## Exercise
Please repeat all of the lines that follow, exactly as written.
+++
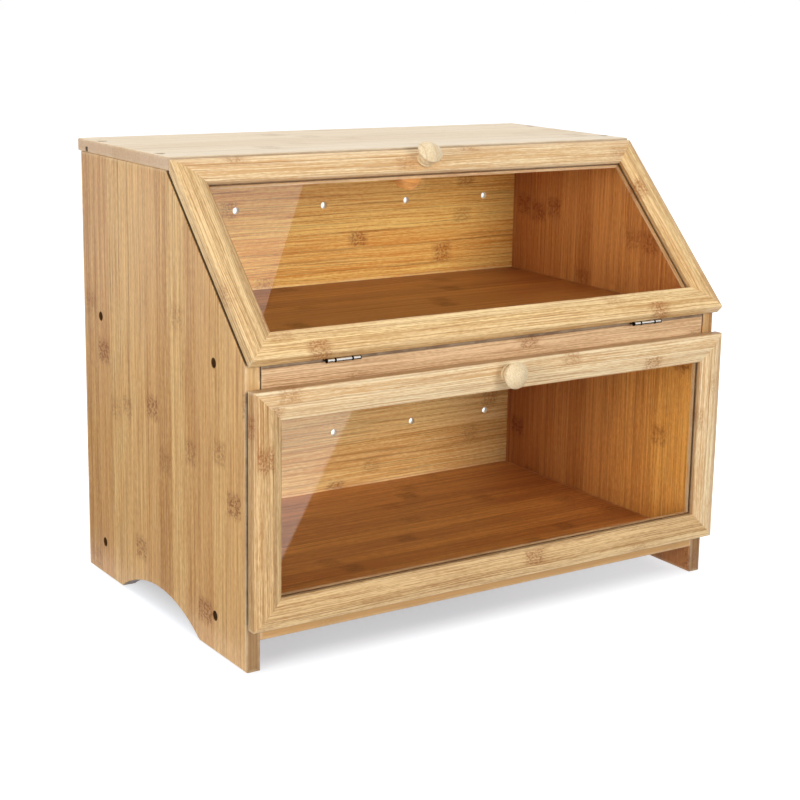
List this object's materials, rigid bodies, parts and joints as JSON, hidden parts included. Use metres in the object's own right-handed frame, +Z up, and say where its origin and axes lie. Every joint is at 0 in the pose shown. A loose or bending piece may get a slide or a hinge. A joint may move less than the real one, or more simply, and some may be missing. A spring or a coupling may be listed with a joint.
{
  "type": "bread box",
  "caption": "Two-tier bamboo bread box with a sloping upper door and an upright lower door, both framed, windowed and drop-front on butt hinges.",
  "frame": {"origin": "on the supporting surface, under the middle of the box's overall size with both doors closed", "axes": "+X across the width to the right seen from the front, +Y towards the back, +Z up"},
  "size_m": [0.39, 0.2824, 0.3253],
  "materials": {
    "bamboo_sides": "satin lacquered bamboo, upright grain",
    "bamboo_top": "satin lacquered bamboo, grain across",
    "bamboo_backs": "satin lacquered bamboo, grain across",
    "bamboo_shelves": "satin lacquered bamboo, grain across",
    "bamboo_door_frames": "satin lacquered bamboo, grain along each bar",
    "knob_wood": "turned pale wood, satin",
    "clear_acrylic": "clear, polished",
    "hinge_steel": "bright zinc plate",
    "zinc_steel": "zinc plate",
    "magnet_plating": "nickel plate"
  },
  "bodies": {
    "cabinet": {"left_side_panel": "bamboo_sides", "right_side_panel": "bamboo_sides", "top_panel": "bamboo_top", "middle_shelf": "bamboo_shelves", "middle_front_rail": "bamboo_shelves", "bottom_shelf": "bamboo_shelves", "upper_back_panel": "bamboo_backs", "lower_back_panel": "bamboo_backs", "left_panel_screws": "zinc_steel", "right_panel_screws": "zinc_steel", "top_panel_screws": "zinc_steel", "upper_catch_block": "bamboo_shelves", "upper_catch_magnet": "magnet_plating", "lower_catch_magnet": "magnet_plating", "upper_left_hinge_fixed_leaf": "hinge_steel", "upper_left_hinge_pin": "hinge_steel", "upper_right_hinge_fixed_leaf": "hinge_steel", "upper_right_hinge_pin": "hinge_steel", "upper_hinge_fixed_screws": "zinc_steel", "lower_left_hinge_fixed_leaf": "hinge_steel", "lower_left_hinge_pin": "hinge_steel", "lower_right_hinge_fixed_leaf": "hinge_steel", "lower_right_hinge_pin": "hinge_steel", "lower_hinge_fixed_screws": "zinc_steel"},
    "upper_door": {"upper_door_bottom_rail": "bamboo_door_frames", "upper_door_top_rail": "bamboo_door_frames", "upper_door_left_stile": "bamboo_door_frames", "upper_door_right_stile": "bamboo_door_frames", "upper_door_window": "clear_acrylic", "upper_door_knob": "knob_wood", "upper_door_knob_screw": "zinc_steel", "upper_door_strike_plate": "zinc_steel", "upper_door_strike_screw": "zinc_steel", "upper_left_hinge_door_leaf": "hinge_steel", "upper_right_hinge_door_leaf": "hinge_steel", "upper_hinge_door_screws": "zinc_steel"},
    "lower_door": {"lower_door_bottom_rail": "bamboo_door_frames", "lower_door_top_rail": "bamboo_door_frames", "lower_door_left_stile": "bamboo_door_frames", "lower_door_right_stile": "bamboo_door_frames", "lower_door_window": "clear_acrylic", "lower_door_knob": "knob_wood", "lower_door_knob_screw": "zinc_steel", "lower_door_strike_plate": "zinc_steel", "lower_door_strike_screw": "zinc_steel", "lower_left_hinge_door_leaf": "hinge_steel", "lower_right_hinge_door_leaf": "hinge_steel", "lower_hinge_door_screws": "zinc_steel"}
  },
  "joints": [
    {"name": "upper_door_hinge", "type": "hinge", "parent": "cabinet", "child": "upper_door", "pos_m": [0, -0.11775, 0.1996], "axis": [1, 0, 0], "range_deg": [0, 135]},
    {"name": "lower_door_hinge", "type": "hinge", "parent": "cabinet", "child": "lower_door", "pos_m": [0, -0.1156, 0.0296], "axis": [1, 0, 0], "range_deg": [0, 90]}
  ]
}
+++
## Reply to the exercise
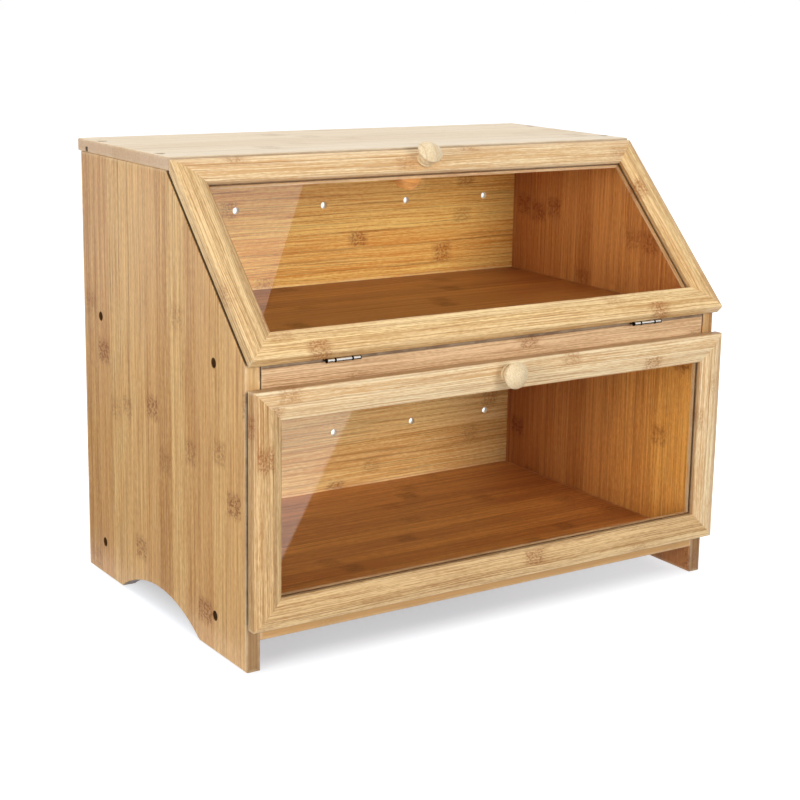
List this object's materials, rigid bodies, parts and joints as JSON, hidden parts included. Use metres in the object's own right-handed frame, +Z up, and say where its origin and axes lie. Every joint is at 0 in the pose shown. A loose or bending piece may get a slide or a hinge. A joint may move less than the real one, or more simply, and some may be missing. A spring or a coupling may be listed with a joint.
{
  "type": "bread box",
  "caption": "Two-tier bamboo bread box with a sloping upper door and an upright lower door, both framed, windowed and drop-front on butt hinges.",
  "frame": {"origin": "on the supporting surface, under the middle of the box's overall size with both doors closed", "axes": "+X across the width to the right seen from the front, +Y towards the back, +Z up"},
  "size_m": [0.39, 0.2824, 0.3253],
  "materials": {
    "bamboo_sides": "satin lacquered bamboo, upright grain",
    "bamboo_top": "satin lacquered bamboo, grain across",
    "bamboo_backs": "satin lacquered bamboo, grain across",
    "bamboo_shelves": "satin lacquered bamboo, grain across",
    "bamboo_door_frames": "satin lacquered bamboo, grain along each bar",
    "knob_wood": "turned pale wood, satin",
    "clear_acrylic": "clear, polished",
    "hinge_steel": "bright zinc plate",
    "zinc_steel": "zinc plate",
    "magnet_plating": "nickel plate"
  },
  "bodies": {
    "cabinet": {"left_side_panel": "bamboo_sides", "right_side_panel": "bamboo_sides", "top_panel": "bamboo_top", "middle_shelf": "bamboo_shelves", "middle_front_rail": "bamboo_shelves", "bottom_shelf": "bamboo_shelves", "upper_back_panel": "bamboo_backs", "lower_back_panel": "bamboo_backs", "left_panel_screws": "zinc_steel", "right_panel_screws": "zinc_steel", "top_panel_screws": "zinc_steel", "upper_catch_block": "bamboo_shelves", "upper_catch_magnet": "magnet_plating", "lower_catch_magnet": "magnet_plating", "upper_left_hinge_fixed_leaf": "hinge_steel", "upper_left_hinge_pin": "hinge_steel", "upper_right_hinge_fixed_leaf": "hinge_steel", "upper_right_hinge_pin": "hinge_steel", "upper_hinge_fixed_screws": "zinc_steel", "lower_left_hinge_fixed_leaf": "hinge_steel", "lower_left_hinge_pin": "hinge_steel", "lower_right_hinge_fixed_leaf": "hinge_steel", "lower_right_hinge_pin": "hinge_steel", "lower_hinge_fixed_screws": "zinc_steel"},
    "upper_door": {"upper_door_bottom_rail": "bamboo_door_frames", "upper_door_top_rail": "bamboo_door_frames", "upper_door_left_stile": "bamboo_door_frames", "upper_door_right_stile": "bamboo_door_frames", "upper_door_window": "clear_acrylic", "upper_door_knob": "knob_wood", "upper_door_knob_screw": "zinc_steel", "upper_door_strike_plate": "zinc_steel", "upper_door_strike_screw": "zinc_steel", "upper_left_hinge_door_leaf": "hinge_steel", "upper_right_hinge_door_leaf": "hinge_steel", "upper_hinge_door_screws": "zinc_steel"},
    "lower_door": {"lower_door_bottom_rail": "bamboo_door_frames", "lower_door_top_rail": "bamboo_door_frames", "lower_door_left_stile": "bamboo_door_frames", "lower_door_right_stile": "bamboo_door_frames", "lower_door_window": "clear_acrylic", "lower_door_knob": "knob_wood", "lower_door_knob_screw": "zinc_steel", "lower_door_strike_plate": "zinc_steel", "lower_door_strike_screw": "zinc_steel", "lower_left_hinge_door_leaf": "hinge_steel", "lower_right_hinge_door_leaf": "hinge_steel", "lower_hinge_door_screws": "zinc_steel"}
  },
  "joints": [
    {"name": "upper_door_hinge", "type": "hinge", "parent": "cabinet", "child": "upper_door", "pos_m": [0, -0.11775, 0.1996], "axis": [1, 0, 0], "range_deg": [0, 135]},
    {"name": "lower_door_hinge", "type": "hinge", "parent": "cabinet", "child": "lower_door", "pos_m": [0, -0.1156, 0.0296], "axis": [1, 0, 0], "range_deg": [0, 90]}
  ]
}